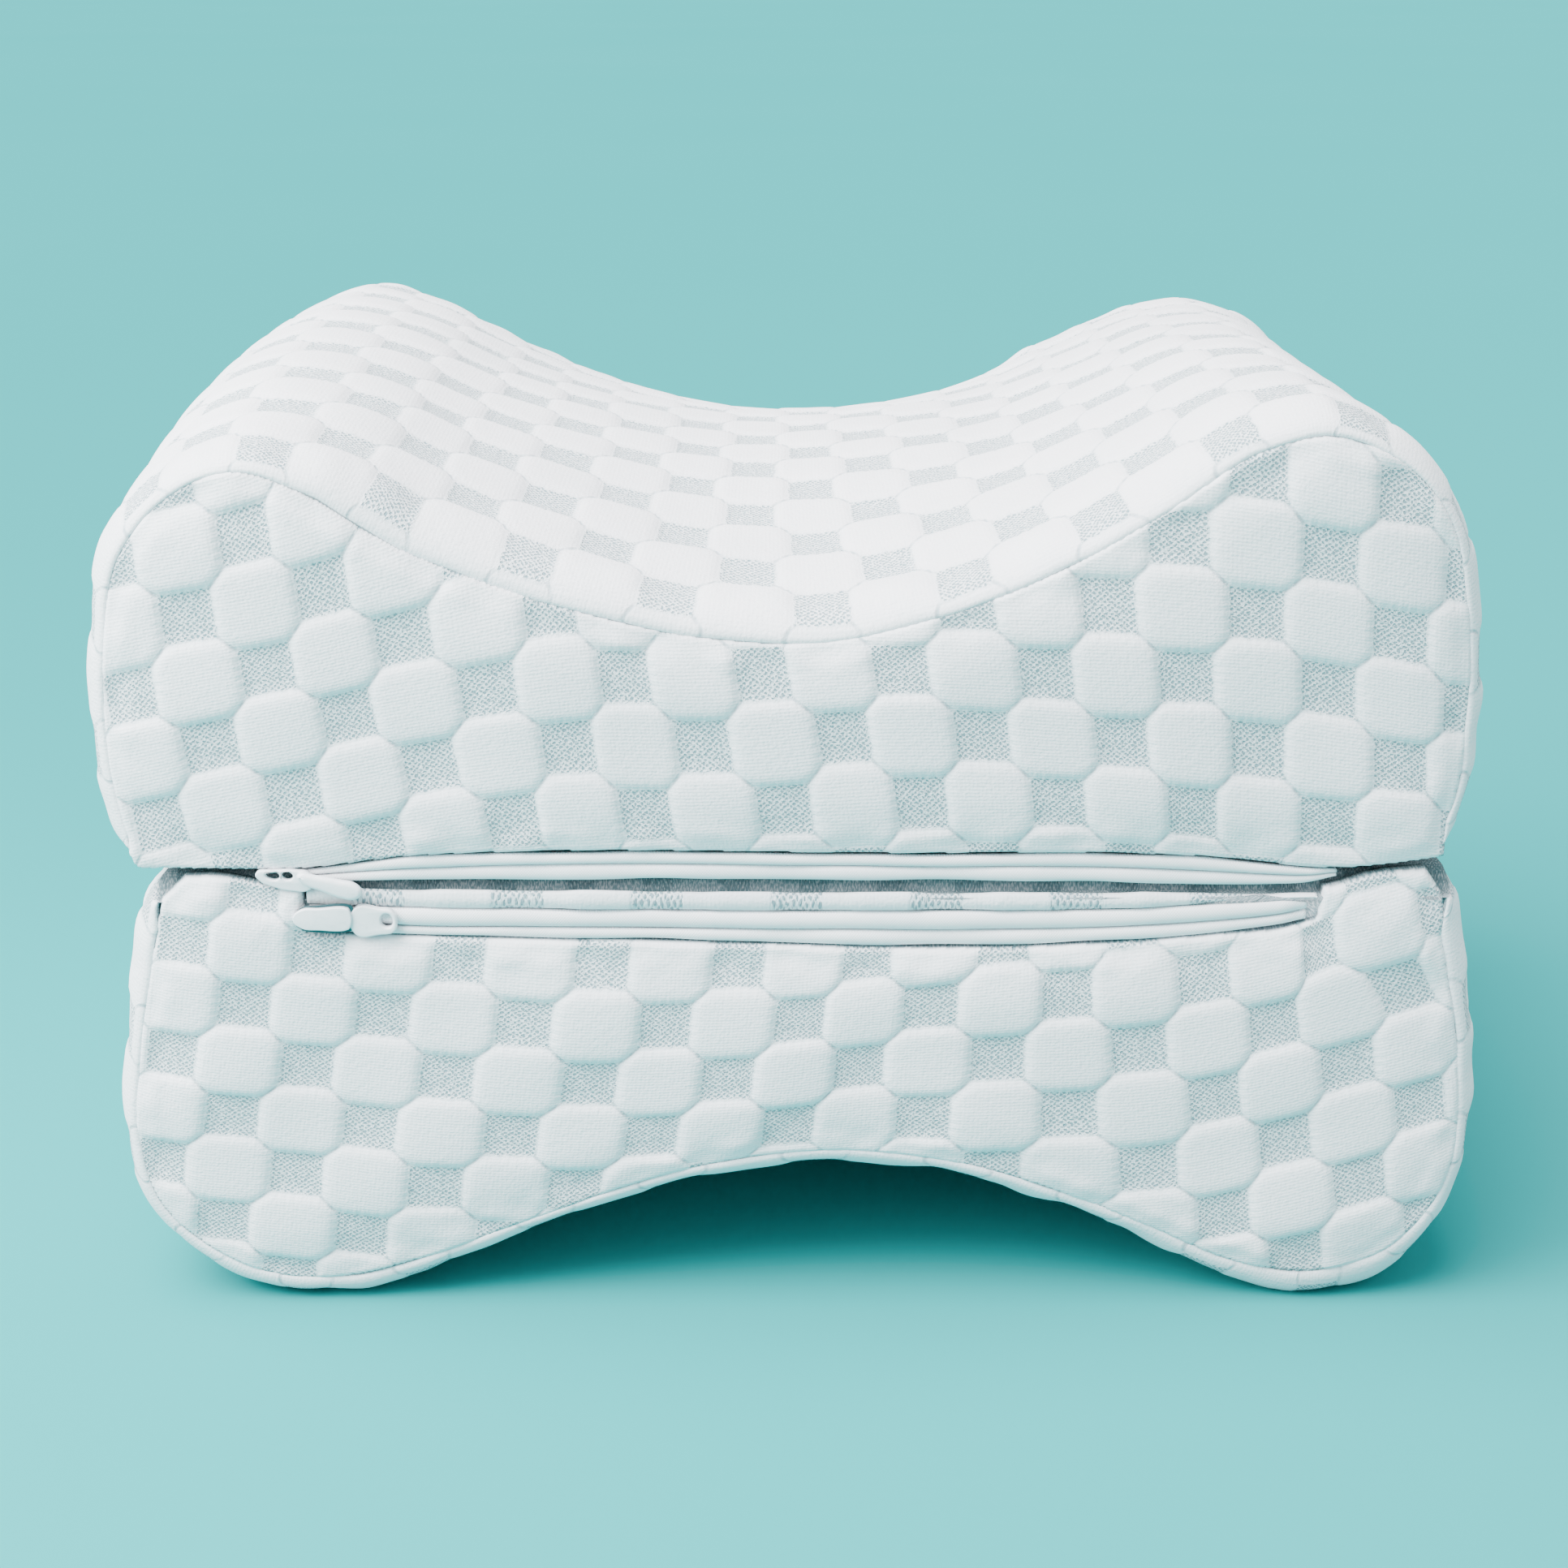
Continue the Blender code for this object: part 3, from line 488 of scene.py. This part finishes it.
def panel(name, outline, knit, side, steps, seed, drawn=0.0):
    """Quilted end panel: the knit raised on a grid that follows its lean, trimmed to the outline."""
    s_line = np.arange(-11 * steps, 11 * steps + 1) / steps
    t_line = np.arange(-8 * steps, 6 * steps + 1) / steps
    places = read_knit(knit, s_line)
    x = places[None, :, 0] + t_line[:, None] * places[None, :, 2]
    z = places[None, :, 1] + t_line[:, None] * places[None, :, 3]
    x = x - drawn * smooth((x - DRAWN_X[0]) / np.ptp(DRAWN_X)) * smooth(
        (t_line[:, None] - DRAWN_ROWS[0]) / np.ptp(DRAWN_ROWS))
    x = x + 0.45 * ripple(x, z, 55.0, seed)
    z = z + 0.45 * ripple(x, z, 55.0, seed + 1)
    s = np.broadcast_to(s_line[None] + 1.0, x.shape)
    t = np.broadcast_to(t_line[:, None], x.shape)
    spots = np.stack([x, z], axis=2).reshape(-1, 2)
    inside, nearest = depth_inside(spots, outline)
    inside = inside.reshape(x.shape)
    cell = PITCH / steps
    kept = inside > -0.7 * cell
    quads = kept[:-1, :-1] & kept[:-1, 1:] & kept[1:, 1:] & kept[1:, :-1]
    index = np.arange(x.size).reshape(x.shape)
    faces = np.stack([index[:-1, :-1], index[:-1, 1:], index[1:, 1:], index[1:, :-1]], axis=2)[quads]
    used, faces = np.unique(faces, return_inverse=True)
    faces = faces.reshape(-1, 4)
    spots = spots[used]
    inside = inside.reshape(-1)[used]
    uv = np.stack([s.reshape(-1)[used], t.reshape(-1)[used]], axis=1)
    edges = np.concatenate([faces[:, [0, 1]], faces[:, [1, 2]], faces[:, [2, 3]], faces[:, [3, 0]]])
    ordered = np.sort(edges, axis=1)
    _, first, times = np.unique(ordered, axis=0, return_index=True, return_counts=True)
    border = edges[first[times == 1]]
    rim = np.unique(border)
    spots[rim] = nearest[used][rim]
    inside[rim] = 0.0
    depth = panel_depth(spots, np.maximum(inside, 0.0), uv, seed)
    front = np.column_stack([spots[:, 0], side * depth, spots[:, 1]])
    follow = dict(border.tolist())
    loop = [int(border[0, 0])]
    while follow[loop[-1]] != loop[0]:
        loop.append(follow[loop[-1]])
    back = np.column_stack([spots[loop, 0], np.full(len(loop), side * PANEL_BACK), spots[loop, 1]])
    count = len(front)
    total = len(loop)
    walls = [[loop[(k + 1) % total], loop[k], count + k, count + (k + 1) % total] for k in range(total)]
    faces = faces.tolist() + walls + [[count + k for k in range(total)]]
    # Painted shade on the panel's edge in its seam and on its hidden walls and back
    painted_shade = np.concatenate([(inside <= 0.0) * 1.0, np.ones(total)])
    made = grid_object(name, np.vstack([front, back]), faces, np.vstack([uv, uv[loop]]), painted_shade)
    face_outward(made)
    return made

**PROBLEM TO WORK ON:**
Give the listing above again, word for word.

**RESULT OF THIS EXERCISE:**
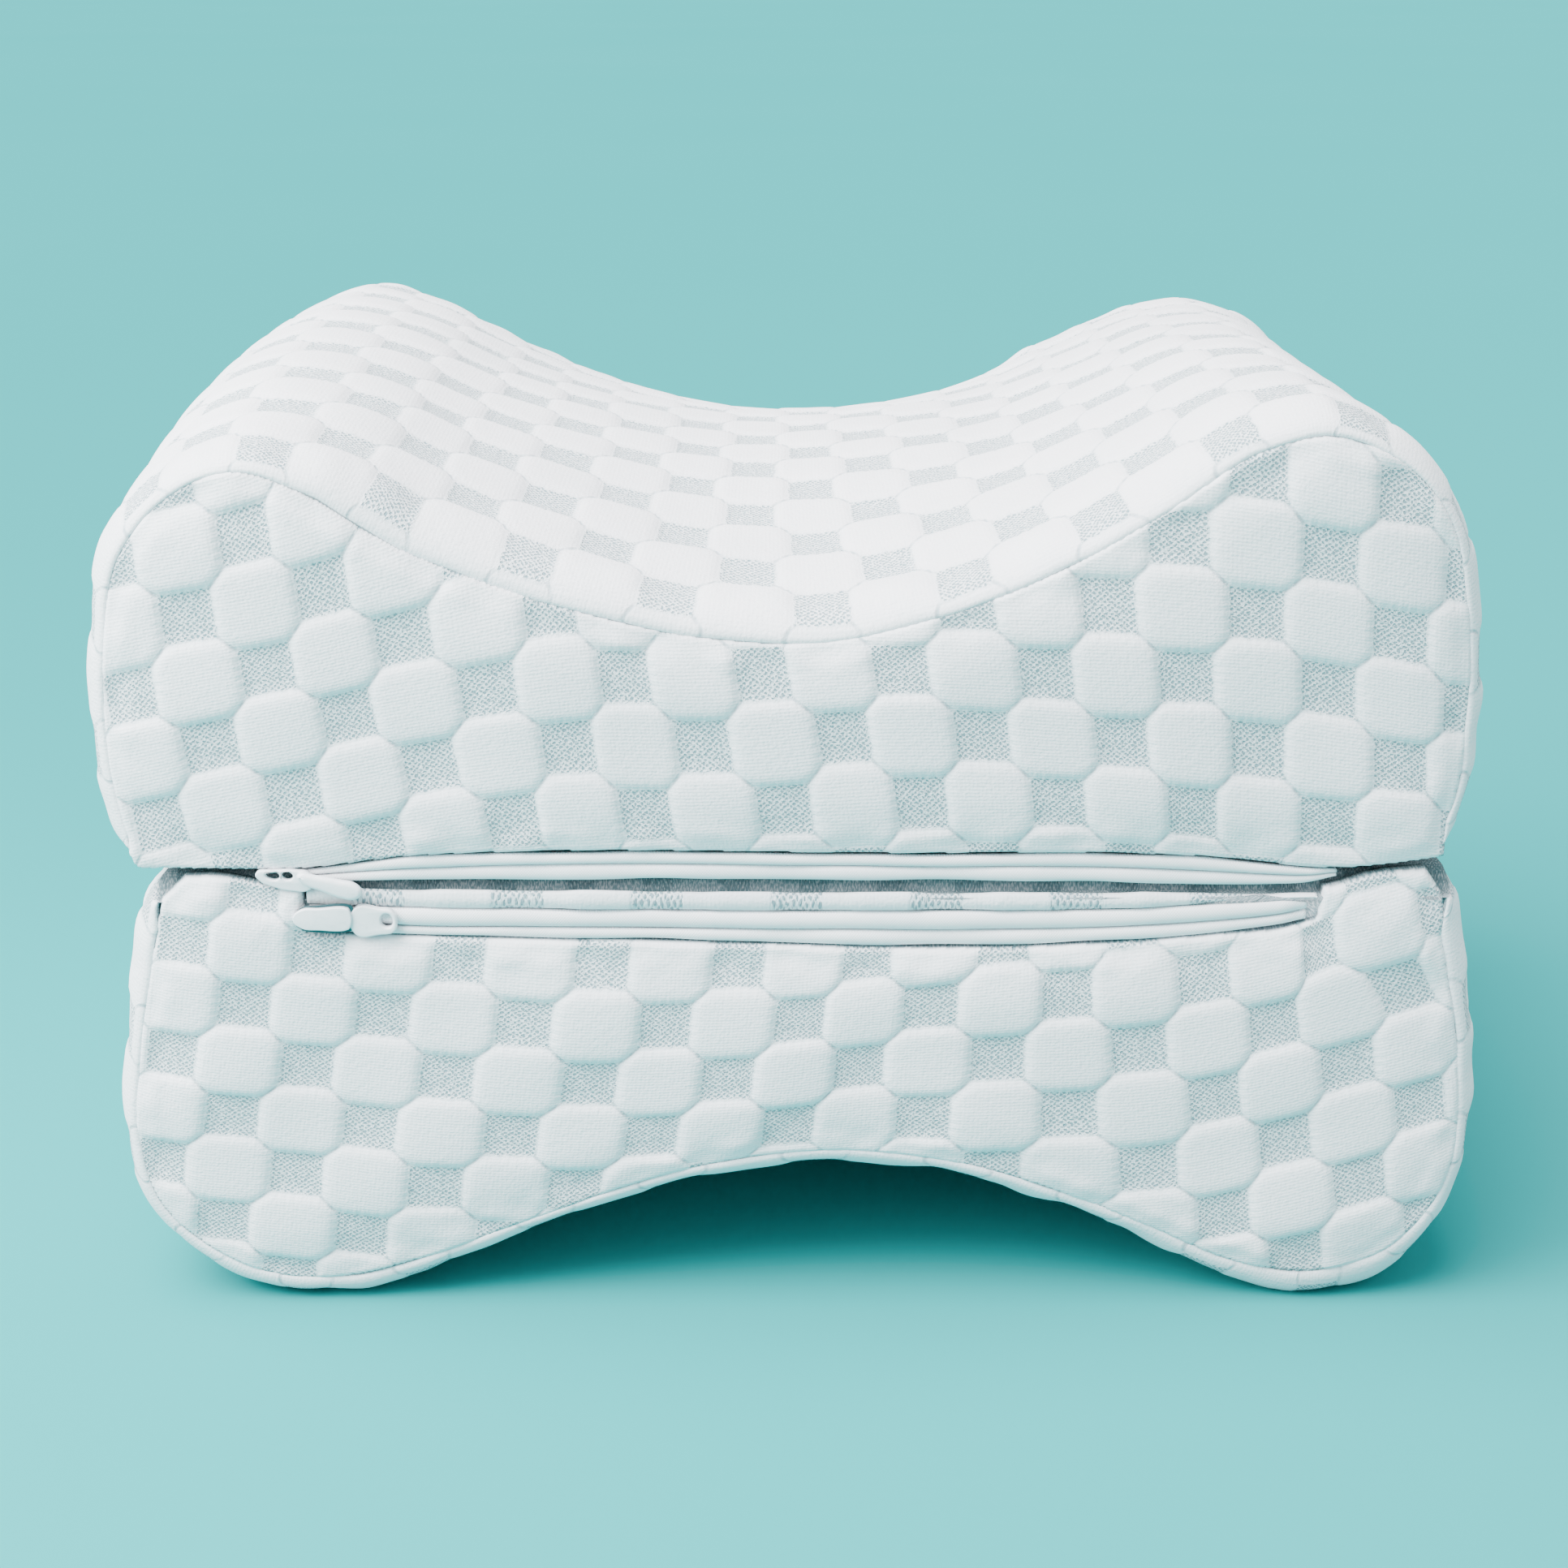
Continue the Blender code for this object: part 3, from line 488 of scene.py. This part finishes it.
def panel(name, outline, knit, side, steps, seed, drawn=0.0):
    """Quilted end panel: the knit raised on a grid that follows its lean, trimmed to the outline."""
    s_line = np.arange(-11 * steps, 11 * steps + 1) / steps
    t_line = np.arange(-8 * steps, 6 * steps + 1) / steps
    places = read_knit(knit, s_line)
    x = places[None, :, 0] + t_line[:, None] * places[None, :, 2]
    z = places[None, :, 1] + t_line[:, None] * places[None, :, 3]
    x = x - drawn * smooth((x - DRAWN_X[0]) / np.ptp(DRAWN_X)) * smooth(
        (t_line[:, None] - DRAWN_ROWS[0]) / np.ptp(DRAWN_ROWS))
    x = x + 0.45 * ripple(x, z, 55.0, seed)
    z = z + 0.45 * ripple(x, z, 55.0, seed + 1)
    s = np.broadcast_to(s_line[None] + 1.0, x.shape)
    t = np.broadcast_to(t_line[:, None], x.shape)
    spots = np.stack([x, z], axis=2).reshape(-1, 2)
    inside, nearest = depth_inside(spots, outline)
    inside = inside.reshape(x.shape)
    cell = PITCH / steps
    kept = inside > -0.7 * cell
    quads = kept[:-1, :-1] & kept[:-1, 1:] & kept[1:, 1:] & kept[1:, :-1]
    index = np.arange(x.size).reshape(x.shape)
    faces = np.stack([index[:-1, :-1], index[:-1, 1:], index[1:, 1:], index[1:, :-1]], axis=2)[quads]
    used, faces = np.unique(faces, return_inverse=True)
    faces = faces.reshape(-1, 4)
    spots = spots[used]
    inside = inside.reshape(-1)[used]
    uv = np.stack([s.reshape(-1)[used], t.reshape(-1)[used]], axis=1)
    edges = np.concatenate([faces[:, [0, 1]], faces[:, [1, 2]], faces[:, [2, 3]], faces[:, [3, 0]]])
    ordered = np.sort(edges, axis=1)
    _, first, times = np.unique(ordered, axis=0, return_index=True, return_counts=True)
    border = edges[first[times == 1]]
    rim = np.unique(border)
    spots[rim] = nearest[used][rim]
    inside[rim] = 0.0
    depth = panel_depth(spots, np.maximum(inside, 0.0), uv, seed)
    front = np.column_stack([spots[:, 0], side * depth, spots[:, 1]])
    follow = dict(border.tolist())
    loop = [int(border[0, 0])]
    while follow[loop[-1]] != loop[0]:
        loop.append(follow[loop[-1]])
    back = np.column_stack([spots[loop, 0], np.full(len(loop), side * PANEL_BACK), spots[loop, 1]])
    count = len(front)
    total = len(loop)
    walls = [[loop[(k + 1) % total], loop[k], count + k, count + (k + 1) % total] for k in range(total)]
    faces = faces.tolist() + walls + [[count + k for k in range(total)]]
    # Painted shade on the panel's edge in its seam and on its hidden walls and back
    painted_shade = np.concatenate([(inside <= 0.0) * 1.0, np.ones(total)])
    made = grid_object(name, np.vstack([front, back]), faces, np.vstack([uv, uv[loop]]), painted_shade)
    face_outward(made)
    return made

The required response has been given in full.